Grace even in our doubts, I am realizing. It's good to hear from you, Casey, and I can't wait to see you in a couple weeks!

Kate said...

Being a fellow Greek geek, I really appreciate your analogy of the middle voice. I like what you've written here and want to sit with it a bit more - there's something that really resonates, but I can't quite put my finger on what.

Thank you.

Daniel Cox said...

I once posted on the silliness of "defending"one's faith. Reading your post tickled me because this understanding of "faith as gift" is what drove my understanding.

I subscribed long to the "faith is of the mind" school, and by extension, the school of action. It wasn't until I realized that faith is based on "things hoped for and not yet seen" that I began to understand that faith isn't necessarily a "logical" thing. Sometimes, it makes no sense at all. BUT, it is a gift. And in my experience, that is enough for me.

Elizabeth said...

Wow, this post really blew me away. What a lovely insight into the nature of faith. You articulated your perspective so poignantly. Thank you. The middle voice. Wow. Something to really chew on. Thank you so much for sharing!

NC Sue said...

Wow. I think I could read this post repeatedly and still find more to think about. Thank you so much for this post.

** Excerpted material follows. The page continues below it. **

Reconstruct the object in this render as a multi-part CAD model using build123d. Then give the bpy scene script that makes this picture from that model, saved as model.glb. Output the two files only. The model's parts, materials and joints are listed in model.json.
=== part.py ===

I belonged to a series of Protestant churches. Part of the reason I converted to Catholicism is this notion of "little popes" (although I'd never heard it expressed quite that way). There were many other reasons, but when you used that phrase, it struck a chord with me.

And I was also struck by the wisdom of the seminarian who spoke with you about the theological point that that worried you. I think that, too, explains some of the "pull" I felt toward the Catholic church.

I'm not arrogant enough to claim that you must be Catholic or be damned, but it works for me.

Peace,

Sue

Anonymous said...

Wonderful post. The first thing that came to mind when reading of your "middle voice" is from Mark 9:24:
Lord, I believe. Please help my unbelief.